The same attorneys represented S. P. Rowe in the presentation and prosecution of his claim against the estate for $7,000 for services claimed to have been rendered to John T. and Josephine B. Rowe. The attorneys performed various other services for the administrator in the course of the administration.

[1] It seems to be admitted that the attorneys performed some services for the administrator for which compensation could be legally allowed? The Court of Civil Appeals concedes this much. Its judgment is founded upon the proposition that, as the attorneys in some of the proceedings represented Rowe individually in the prosecution of a contested claim against the estate, and also in several other matters for which fees were not properly chargeable against the estate, therefore the administrator was entitled to no allowance as attorney’s fees.

We cannot accede to this proposition. The right to an allowance for attorney’s fees is not based on a contract between the attorneys and the administrator. The amount is not determined by any agreement on the part of the administrator, but by the reasonable value of the services rendered for the benefit of the estate. The court is made the judge, not only of the necessity of employing an attorney, but of the value of his services. In fact, the allowance is not to the attorney, but to the administrator. Article 3623, Revised Statutes, re^ds as follows:

“Executors and administrators shall also be allowed all reasonable expenses necessarily incurred by them in the preservation, safe-keeping and management of the estate, and all reasonable attorney’s fees that may be necessarily incurred by them in the course of the administration.”

This statute we think clearly indicates that the court shall determine whether the services were necessary, and also the amount of compensation to be paid.

In this case, we do not think that the fact that the attorneys represented the administrator in the prosecution of his individual claim against the estate, and in the contest for letters of administration should have the effect of preventing an allowance to the administrator of a reasonable sum as attorney’s fees, based upon the value of the services actually rendered by the attorneys for the benefit of the estate.

In a case where a claim made by the administrator himself against the estate is contested, or where the administrator is interested adversely to the estate, we do not think that he should be permitted to select the attorney to represent the estate. In such cases, if in the opinion of the court the services of an attorney are necessary for the protection of the interests of the estate, we think the county court would have authority to select an attorney to represent such interests.

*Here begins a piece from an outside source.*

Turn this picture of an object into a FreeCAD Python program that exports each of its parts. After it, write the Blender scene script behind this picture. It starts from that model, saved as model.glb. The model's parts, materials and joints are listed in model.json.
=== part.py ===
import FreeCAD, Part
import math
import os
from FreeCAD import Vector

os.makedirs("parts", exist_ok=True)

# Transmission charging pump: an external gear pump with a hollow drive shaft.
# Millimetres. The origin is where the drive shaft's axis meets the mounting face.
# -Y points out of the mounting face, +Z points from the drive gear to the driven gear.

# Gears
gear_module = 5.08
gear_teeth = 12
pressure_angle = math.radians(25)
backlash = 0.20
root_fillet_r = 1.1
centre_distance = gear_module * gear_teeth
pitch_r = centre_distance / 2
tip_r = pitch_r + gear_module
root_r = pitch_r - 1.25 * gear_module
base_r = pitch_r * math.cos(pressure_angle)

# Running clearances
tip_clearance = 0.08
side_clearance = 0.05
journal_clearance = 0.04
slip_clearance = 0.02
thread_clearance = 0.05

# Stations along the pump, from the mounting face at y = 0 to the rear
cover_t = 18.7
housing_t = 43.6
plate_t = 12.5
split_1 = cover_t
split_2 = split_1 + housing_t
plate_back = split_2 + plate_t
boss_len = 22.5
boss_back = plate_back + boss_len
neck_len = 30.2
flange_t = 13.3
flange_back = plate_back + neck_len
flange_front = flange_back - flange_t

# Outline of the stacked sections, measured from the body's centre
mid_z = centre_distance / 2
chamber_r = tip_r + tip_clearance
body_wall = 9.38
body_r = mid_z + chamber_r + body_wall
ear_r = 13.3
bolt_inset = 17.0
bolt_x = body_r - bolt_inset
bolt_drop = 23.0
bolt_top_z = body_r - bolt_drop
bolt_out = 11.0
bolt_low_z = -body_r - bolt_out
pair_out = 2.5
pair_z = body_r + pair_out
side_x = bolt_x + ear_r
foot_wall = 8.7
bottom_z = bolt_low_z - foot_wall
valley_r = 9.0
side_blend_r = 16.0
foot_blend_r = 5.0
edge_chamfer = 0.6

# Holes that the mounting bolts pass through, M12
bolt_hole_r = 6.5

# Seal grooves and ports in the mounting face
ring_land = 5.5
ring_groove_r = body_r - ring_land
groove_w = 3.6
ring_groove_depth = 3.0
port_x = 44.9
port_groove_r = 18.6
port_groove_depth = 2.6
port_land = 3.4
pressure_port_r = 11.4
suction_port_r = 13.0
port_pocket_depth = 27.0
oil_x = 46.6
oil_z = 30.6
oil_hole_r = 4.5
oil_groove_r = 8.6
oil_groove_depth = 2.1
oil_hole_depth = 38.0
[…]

In this case, the estate should pay for *236only such services as the attorneys rendered in the interest of the estate. The fact that the attorneys who performed services for the estate, at the request of the administrator, also represented the administrator individually in presenting and prosecuting a claim against the estate should not deprive the administrator of all allowance for attorney’s fees. Of course, for such services they are not entitled to any compensation from the estate, but should be paid by the administrator individually. The same attorney, we think, could with perfect propriety represent the estate in resisting one claim against it, and represent another claimant in a suit against the estate. The duties of the attorney depend on the terms of his employment. If he is retained to represent an individual or an estate in all matters affecting him or it, then any employment inconsistent with the duty imposed by the contract might forfeit his rights under the contract; but’ where an attorney is called upon to, and does, perform services for an estate, and afterwards takes employment against it in another matter, in no way connected with the matter involved in the original employment, he does not thereby forfeit his right to compensation.

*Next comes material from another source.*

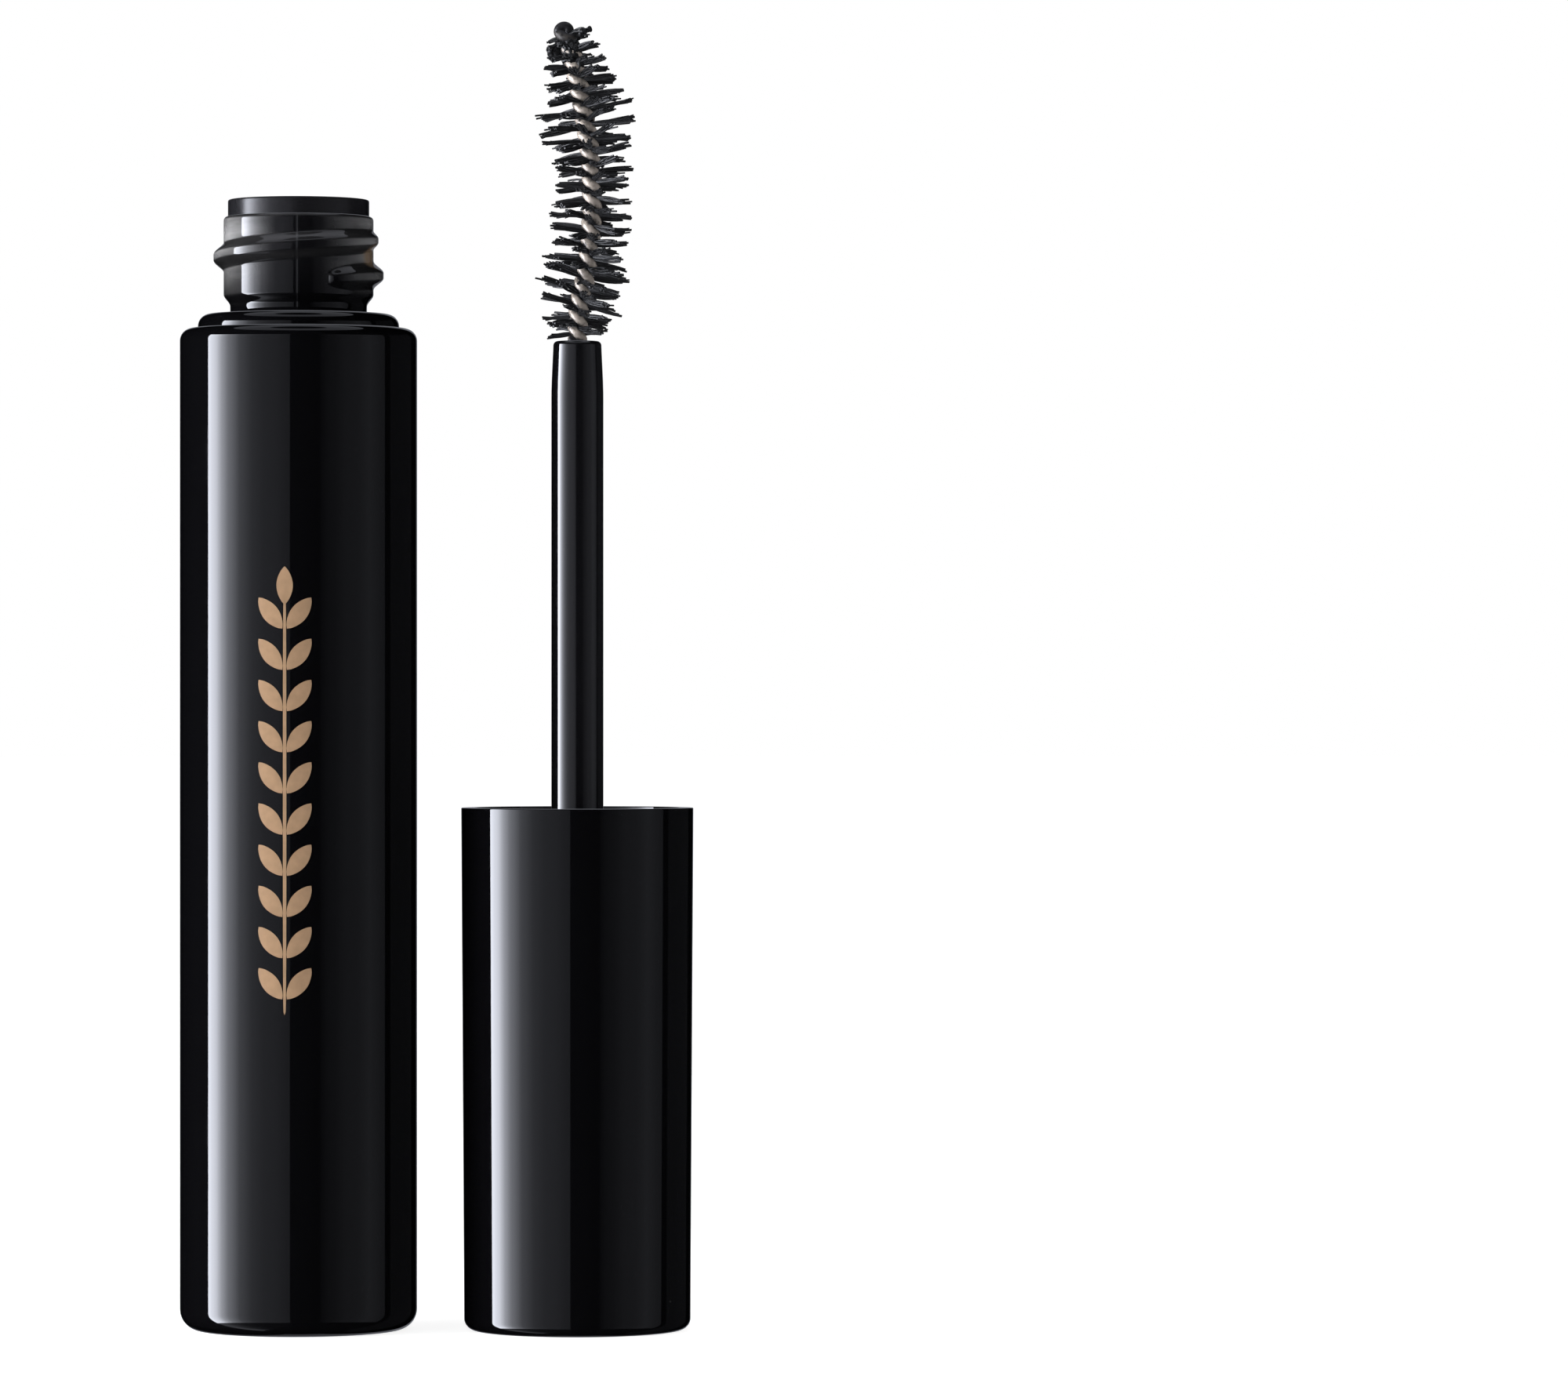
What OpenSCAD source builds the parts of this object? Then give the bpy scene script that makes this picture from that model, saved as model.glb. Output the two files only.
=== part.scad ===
// Mascara tube, opened: the bottle stands upright with its wiper in the neck, and the applicator
// stands beside it on the closed end of its cap, with the rod and the curved brush pointing up.
// Origin at the centre of the bottle's base, +Z up, +X towards the applicator, millimetres.

/* [Neck and thread] */
// Outside diameter of the neck, without its thread
neck_d = 11.5; // [10:0.1:16]
// Height of the neck above the body's shoulder
neck_h = 8.6; // [8:0.1:12]
// Wall of the neck
neck_wall = 1.45; // [1:0.05:1.6]
// How far the thread stands out from the neck
thread_h = 0.78; // [0.5:0.02:1]
// Rise of the thread in one turn
thread_pitch = 2.7; // [2.4:0.1:3]
// Turns of the thread, with its faded ends
thread_turns = 1.2; // [1:0.05:1.4]
// Height of the thread's first end above the shoulder
thread_low = 3.6; // [3.2:0.1:4]
// Radial play between the bottle's thread and the cap's
thread_play = 0.22; // [0.1:0.02:0.4]

/* [Bottle] */
// Height of the body up to the shoulder that the cap's rim lands on
body_h = 76.9; // [50:0.1:110]
// How far the body stands out past the cap's rim
body_lip = 0.18; // [0:0.02:3]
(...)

[2] Our conclusion in this case is that the administrator is not entitled to any allowance for attorney’s fees in the prosecution of his claim against the estate, nor is he entitled to such attorney’s fees in his contest for the appointment as administrator.

[3,4] We think that in resisting an effort to withdraw the estate from administration, the allowance of fees depends upon whether in resisting such effort the administrator acts in good faith and under the honest belief that the attempted withdrawal is illegal. It certainly is his duty not to surrender the trust property to one not entitled thereto. In this case it seems that the county court refused the application to withdraw the estate, and we think that the administrator and the court were justified in opposing such withdrawal. If the right to withdraw had been clear, the administrator would not have been justified in contesting it. The propriety of defending a suit or proceeding against an estate must depend upon the apparent justice of the case; and, where an administrator acts in good faith, he will not necessarily be deprived of attorney’s fees, even though he be mistaken as to the justice of the case.

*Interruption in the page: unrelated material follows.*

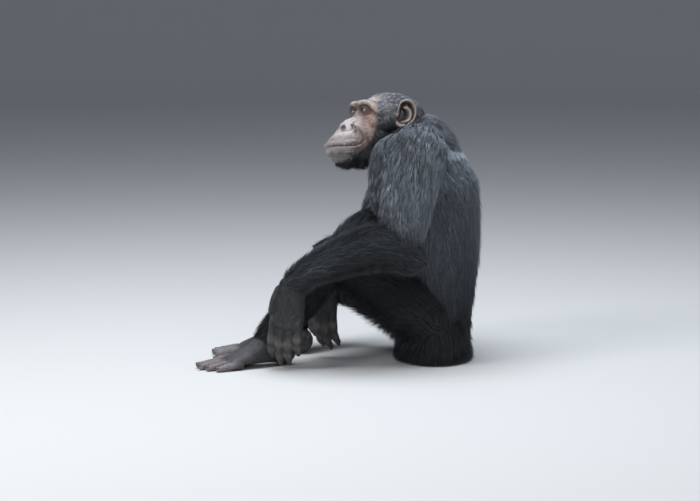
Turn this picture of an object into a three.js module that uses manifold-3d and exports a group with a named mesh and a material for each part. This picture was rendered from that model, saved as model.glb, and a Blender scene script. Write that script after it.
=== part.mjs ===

It follows from what we have said that our conclusion is that the Court of Civil Appeals erred in reversing and rendering judgment. Erom the record in this case, it appears that the county and district courts in fixing the amount of attorney’s fees probably made some allowance for services not properly chargeable against the estate. There was evidence admitted tending to show the value of certain services which were not properly chargeable to the estate, and we have no means of determining whether in making the allowance the court considered said matters. We think, therefore, that the judgment of the Court of Civil Appeals, in so far as it reversed the judgment of the district court, should be permitted to stand; but that its action in rendering judgment should be reversed, and that this case should be remanded to the district court for proceedings not inconsistent with this opinion.

PHILLIPS, C. J.

The judgment recommended by the Commission of Appeals is adopted and will be entered as the judgment of the Supreme Court. We approve the holding of the Commission on the questions discussed.